Use the categories as guidelines to develop and understand the story but don’t restrict yourself to ask questions while researching

Smaller companies have more potential to grow as compared to bigger companies. Though smaller companies have larger potential to grow at rapid rate but you should not dismiss larger companies. Excellent opportunities do exists in larger stories too.

Rapid Revenue and Earning Growth is the hallmark for fast growing companies

Fast growing companies only attracts the media. But there is nothing wrong in small companies. Choose the companies having growth potential. There is nothing wrong in slow growing companies provided you invest at the right price

 

 

Look for signs when you are researching the company's: Steady Earning Growth, Rising Dividends, room of expansion, good cash flows, low debt, strong management, company doing well, story is solid, addition of new products, expansion in different cities are the few parameters to look at.

Just don’t buy stock in hope. Wait for the reality and don’t jump on assumptions. Wait for the correct price to invest and have patience to hold.

Price of the stock will always follow the direction of earnings.

Just because company has done excellent in past and have been rewarding investors with dividends, it doesn't mean it will do great in future too. You need to have reasons of why it will do good in future too. New products in pipeline, expansion in different areas, research and development are few of the reasons that can help companies to maintain profits

P/E Ratio: Company selling $100 a share and earning $10 is Price Earning of 10. It is basically number of years your stock will take to earn your initial investment. Why look at PE: It tells you how much you are paying for a stock. Higher the P/E - it is expensive relative to company’s future earning. Lower the P/E - it is probably cheaper. Fairly valued stock is the one which is equivalent to the future growth earnings of the company.

Compare Stock P/E with it's own historical P/E, with it's peers and industry P/e. All things being equal, company having lower P/E and higher growth rate will be a good start for further study.

Dividend - Part of profit paid by the company to the shareholders. Stock Yield = Annual Dividend Payout / Current Price. Stock Yield in other words is return to your investment. Fast growers usually don’t pay dividend. They invest back all profits in business whereas slow growers pay huge dividends to reward and attract the shareholders.

Not always high dividend yield stocks will always be a good stock. You need to analyse, if company pays all of it’s profit in Dividend, it will surely have higher dividend yield. But will the company has strength to overcome the hard times without compromising the standards set by them of high dividend payments? From where the company will arrange cash when it is facing tough times? Make sure that your company can survive all times including of the time of set backs. The higher % of profits is paid in dividend - review further company’s ability of continuing the same in future too.

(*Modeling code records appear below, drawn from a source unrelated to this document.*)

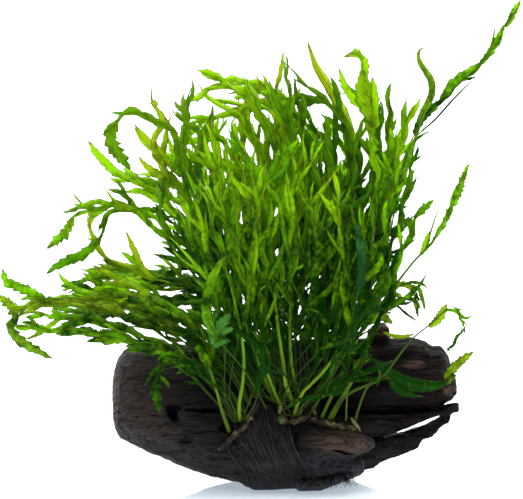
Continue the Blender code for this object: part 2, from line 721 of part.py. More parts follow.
def top_fronds():
    frond("frond_top_left_arch", green_leaf, rear_route(
        (6.0, 8.5), (5, -20, 8), (6, 15, 2), (4, 45, -2), (0, 66, -4), (-8, 77, -6), (-18, 81.5, -8),
        (-27, 79, -10), (-32, 73, -11)), 0.4, 5, 20, 2.2)
    frond("frond_top_rear_arch", green_leaf, rear_route(
        (10.0, 8.0), (12, -20, 20), (17, 20, 34), (16, 56, 40), (9, 78, 42), (0, 85.5, 42),
        (-10, 86.5, 42), (-20, 83.8, 42), (-28.5, 82.3, 42)), 0.4, 5, 16, 1.8, 10)
    frond("frond_top_yellow", yellow_leaf, rear_route(
        (3.0, 9.0), (2, -20, 22), (5, 20, 32), (8, 60, 28), (7, 78, 26), (9.5, 91.5, 25)),
        0.4, 5, 22, 2.0, -15)
    frond("frond_top_dark", deep_leaf, front_route(
        (11.5, -71.5, 1.8), (10, -45, -30), (13, -10, -28), (15, 30, -24), (14, 60, -22),
        (13.5, 88.5, -22)), 0.4, 5, 22, 2.0)
    frond("frond_top_right_arch", deep_leaf, rear_route(
        (16.0, 6.5), (28, -20, 2), (40, 15, 0), (46, 46, -2), (40, 66, -4), (28, 77, -6),
        (20, 83.5, -8), (15, 85, -9)), 0.4, 6, 20, 2.1, 15)
    frond("frond_top_tall_simple", yellow_leaf, rear_route(
        (19.0, 6.5), (30, -20, 14), (42, 10, 18), (48, 40, 18), (44, 62, 16), (36, 78, 14),
        (28, 91, 12), (23, 104, 10)), 0.64, 0, 0, 0, 25, 0.85)
    frond("frond_top_broad", green_leaf, front_route(
        (26.0, -80.5, 2.4), (40, -48, -30), (52, -10, -34), (57, 30, -36), (53, 60, -38),
        (51, 80, -38), (51, 92, -38), (46, 96, -38), (40.5, 94.5, -38)), 0.55, 4, 22, 3.6)
    frond("frond_top_brown_tipped", deep_leaf, rear_route(
        (30.0, 8.5), (46, -22, 16), (58, 10, 20), (64, 45, 20), (65, 66, 20), (63.5, 80, 20)),
        0.4, 5, 22, 2.0, -12)
    frond("frond_top_rear_fan_left", green_leaf, rear_route(
        (-14.0, 8.0), (-18, -22, 30), (-22, 10, 46), (-24, 40, 56), (-22, 62, 62)), 0.3, 6, 26, 2.1)
    frond("frond_top_rear_fan_middle", deep_leaf, rear_route(
        (8.0, 11.5), (9, -24, 34), (10, 5, 52), (10, 35, 62), (6, 58, 70)), 0.3, 6, 26, 2.1, 15)
    frond("frond_top_rear_fan_right", green_leaf, rear_route(
        (26.0, 11.5), (34, -22, 30), (42, 10, 46), (44, 40, 56), (42, 64, 62)), 0.3, 6, 26, 2.1, -15)


def right_fronds():
    frond("frond_right_pointed", green_leaf, rear_route(
        (22.0, 6.5), (42, -22, 0), (58, 5, -8), (66, 36, -14), (70, 56, -16), (75.5, 71.5, -18)),
        0.35, 5, 22, 2.0)
    frond("frond_right_curled_simple", yellow_leaf, rear_route(
        (25.0, 7.0), (46, -24, 4), (66, 5, 4), (74, 40, 2), (79, 66, 0), (84.5, 78, 0), (83, 86, 0),
        (78, 94, 0), (77, 97, 0), (80, 100, 0)), 0.68, 0, 0, 0, 20, 0.8)
    frond("frond_right_longest", green_leaf, rear_route(
        (34.0, 8.0), (52, -24, 24), (66, 5, 34), (71, 35, 38), (75, 55, 38), (83, 69, 38),
        (95, 79, 38), (108, 91, 38), (117, 100, 38), (123, 111, 38), (130.5, 125, 38)),
        0.42, 7, 17, 1.7)
    frond("frond_right_slender", deep_leaf, slab_route(
        (30.0, -83.4), (46, -50, -38), (62, -14, -42), (71, 12, -42), (75, 28, -42),
        (77, 40, -42), (75.5, 50, -42)), 0.45, 5, 24, 1.9, 10)
    frond("frond_right_rear", deep_leaf, rear_route(
        (38.0, 14.0), (54, -30, 30), (68, -14, 44), (78, 2, 52), (84, 14, 56), (89, 22, 58)),
        0.3, 5, 20, 1.9)
    frond("frond_right_toothed", green_leaf, slab_route(
        (34.0, -83.8), (50, -58, -48), (63, -26, -52), (74, -8, -54), (84, 4, -55),
        (91, 17, -56), (96, 30, -56), (101, 40, -56)), 0.5, 5, 10, 1.8)
    frond("frond_right_weeping", yellow_leaf, rear_route(
        (33.0, 5.5), (48, -34, 6), (60, -27, 10), (68, -17.5, 14), (75, -17, 16), (78, -25, 17),
        (79, -33, 17)), 0.5, 4, 9, 1.4)
    frond("frond_right_low_rear", green_leaf, rear_route(
        (39.5, 7.5), (50, -38, 18), (62, -32, 28), (76, -26, 40), (90, -26, 50)), 0.3, 5, 18, 1.8)
    frond("frond_right_low_arc", deep_leaf, front_route(
        (24.0, -76.5, 2.0), (38, -50, -24), (54, -31, -28), (64, -27.5, -30), (71, -31, -31),
        (76, -35, -31)), 0.5, 4, 14, 1.8, 15)
    frond("frond_right_low_trailing", green_leaf, slab_route(
        (38.0, -84.3), (50, -64, -36), (62, -50.5, -32), (75, -43, -30), (85, -36, -30),
        (93, -30, -30), (99, -32, -30), (99.5, -41, -30), (91.5, -48, -30)), 0.52, 5, 12, 1.7)
    frond("frond_right_wet_leaf", green_leaf, slab_route(
        (46.0, -86.6), (49, -76, -36), (53, -67, -38), (62, -64, -34), (76, -67.5, -26),
        (88, -66, -22), (96, -58, -20), (105, -50.5, -20)), 0.45, 0, 0, 0, 60, 0.8)


def front_fronds():
    frond("frond_front_right_upright", green_leaf, front_route(
        (20.5, -79.5, 2.0), (33, -64, -50), (43, -50, -56), (52, -34, -60), (58, -12, -62),
        (61, 12, -62)), 0.4, 5, 22, 2.0)
    frond("frond_front_right_curled", green_leaf, slab_route(
        (42.0, -85.2), (44, -72, -48), (46, -62, -58), (52, -57, -60), (58, -61, -60),
        (55, -71, -58), (49, -82, -56)), 0.45, 4, 9, 2.0)
    frond("frond_front_arched", yellow_leaf, front_route(
        (16.0, -83.0, 2.0), (20, -71, -50), (28, -63, -54), (36, -52, -58), (44, -32, -62),
        (48, -5, -66), (50, 18, -68)), 0.4, 5, 24, 2.1, -12)
    frond("frond_front_middle", green_leaf, front_route(
        (15.0, -75.5, 2.0), (12, -66, -44), (10.5, -55, -46), (8, -38, -48), (5, -12, -50),
        (2, 15, -52), (0, 42, -54)), 0.38, 5, 26, 2.2)
    frond("frond_front_middle_right", yellow_leaf, front_route(
        (18.5, -73.0, 2.0), (15, -58, -40), (14, -38, -42), (15, -12, -42), (18, 18, -42),
        (22, 48, -42)), 0.38, 5, 26, 2.2, 15)
    frond("frond_front_left_tall", green_leaf, front_route(
        (6.5, -75.5, 2.0), (1, -62, -46), (-5, -46, -50), (-12, -18, -52), (-17, 12, -54),
        (-21, 40, -56), (-26, 62, -56)), 0.36, 6, 26, 2.2, -10)
    frond("frond_front_left_inner", yellow_leaf, front_route(
        (9.5, -77.5, 2.0), (4, -64, -50), (-2, -46, -54), (-5, -20, -60), (-6, 10, -64),
        (-9, 40, -66)), 0.36, 5, 26, 2.2, 10)
    frond("frond_front_thick_stalk", green_leaf, front_route(
        (-10.8, -84.6, 1.8), (-11, -76, -48), (-9, -64, -52), (-9, -48, -58), (-14, -22, -66),
        (-22, 6, -72), (-28, 28, -74)), 0.4, 5, 24, 2.2)
    frond("frond_front_left_fan", green_leaf, front_route(
        (-16.0, -90.0, 1.8), (-20, -78, -48), (-23, -66, -54), (-27, -54, -58), (-32, -43, -60)),
        0.5, 3, 16, 3.0)
    frond("frond_front_left_dangling", deep_leaf, front_route(
        (-14.0, -80.5, 1.8), (-23, -69, -48), (-34, -57.5, -52), (-44, -53.5, -55), (-49, -58, -55),
        (-51, -68, -54), (-50, -79, -53)), 0.5, 4, 9, 1.5)
    frond("frond_front_plain_leaf", green_leaf, front_route(
        (2.5, -79.0, 4.0), (-8, -60, -60), (-21, -44, -70), (-27, -30, -74), (-24, -16, -76),
        (-17, -3, -76)), 0.5, 0, 0, 0, 0, 1.0)
    frond("frond_front_blue_leaf", deep_leaf, front_route(
        (24.0, -82.0, 4.5), (38, -56, -60), (48, -26, -68), (49, -6, -70), (46, 16, -70)),
        0.55, 0, 0, 0, 0, 0.95)


for old in list(bpy.data.objects):
    bpy.data.objects.remove(old)

driftwood_look = driftwood_material()
knot_wood_look = knot_wood_material()
rhizome_look = rhizome_material()
root_look = root_material()
deep_leaf = deep_leaf_material()
green_leaf = green_leaf_material()
yellow_leaf = yellow_leaf_material()

wood = [
    driftwood_trunk(), driftwood_rear_limb(), driftwood_front_slab(), driftwood_spike(),
    driftwood_lower_limb(), driftwood_rear_stub()]
wood_trees = [tree_of(piece) for piece in wood]

rhizomes = [left_rhizome(), middle_rhizome(), right_rhizome(), rear_rhizome()]
roots = [
    root_strand(f"root_bundle_{number}", places)
    for number, places in enumerate(ROOT_STRANDS, 1)]
solid_trees = wood_trees + [tree_of(piece) for piece in rhizomes + roots]

left_fronds()
top_fronds()
right_fronds()
front_fronds()
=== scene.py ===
"""The dressed model of an African water fern grown onto a piece of driftwood.

Metres, +Z up, +X to the right of the front, -Y toward the front, in the frame of
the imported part. Routes and outlines are laid out in millimetres as the front
shows them from a little above level: across to the right and up, both from the
middle of the whole plant, and depth toward the back.
"""

import math
import random

import bmesh
import bpy
from mathutils import Matrix, Vector, noise
from mathutils.bvhtree import BVHTree


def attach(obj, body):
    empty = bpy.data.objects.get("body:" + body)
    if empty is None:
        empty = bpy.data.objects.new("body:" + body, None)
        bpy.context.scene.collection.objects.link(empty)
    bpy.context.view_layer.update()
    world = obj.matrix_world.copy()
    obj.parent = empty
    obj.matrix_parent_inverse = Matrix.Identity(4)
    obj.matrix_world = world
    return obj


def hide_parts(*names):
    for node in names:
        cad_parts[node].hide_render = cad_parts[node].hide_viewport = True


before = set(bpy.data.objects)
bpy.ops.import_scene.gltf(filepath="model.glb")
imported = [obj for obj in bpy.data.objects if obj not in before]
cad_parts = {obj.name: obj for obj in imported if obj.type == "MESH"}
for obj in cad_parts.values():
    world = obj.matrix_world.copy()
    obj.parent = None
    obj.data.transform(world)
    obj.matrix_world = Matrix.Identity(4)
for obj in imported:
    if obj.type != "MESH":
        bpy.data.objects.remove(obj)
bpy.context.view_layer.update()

# Driftwood: one grown piece of black bog wood, rotted and split along its grain, with broken ends.
# Its limbs are grown from sections along the grain, joined under one skin, and cut by holes and
# cracks. It stands on its belly, is fastened to nothing, and carries the whole plant.

MM = 0.001
FRONT_TILT = math.radians(8.0)
MIDDLE_TO_PATCH_ACROSS = 12.0
MIDDLE_TO_PATCH_UP = 116.5

# A profile's points are shares of a section: toward the back and toward the top.
# A station along the grain is: across, front, back, low and high, in millimetres.

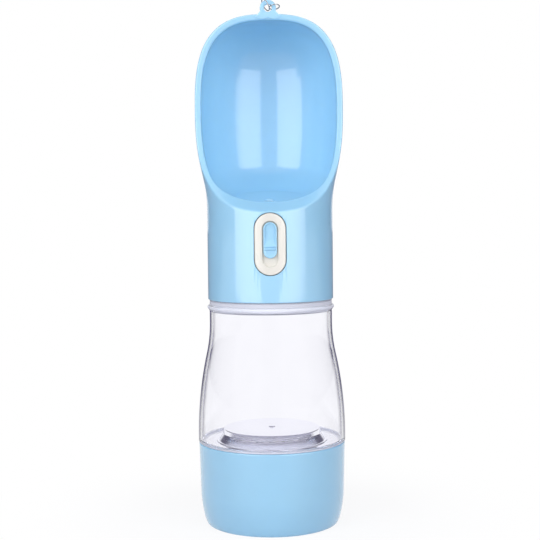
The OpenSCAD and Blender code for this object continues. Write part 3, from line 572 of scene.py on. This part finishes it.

Difference between what the company owns (assets) and what is owes (liability) is Equity (also called as Networth).

Company should have enough cash to pay of its short term debt to be called a decent balance sheet. No debt and lots of cash is surely great balance sheet. Do further check if it is earning growth constantly growing or will the cash go off in near future due to lack of earnings?

Total Debt is more than half of the networth value of the stock - Beware and avoid the stock.

Debt in financial institutions, banks and insurance is usually higher.

Profit & Loss Statement: Over the time, all the money received by selling the goods and services is add add up and from that all the expenses that are incurred for selling those goods and services are deducted which results in net income / earnings / profit. Company whose sales is increasing and is reducing its cost - a company has growth potential.

To measure the cost effectiveness - check cost reduction and how it is changing relative to revenue: Profit Margin = Earning Before Tax / Net Revenue. Higher the profit margin, more the company has potential. Compare the profit margin with it’s historical data and with peers in the industry. Continuous growth shows a good potential to become a good story

Stock Picking is risk reward thing. You need to understand how much you will lose if your story goes wrong and how much you will earn if your story clicked.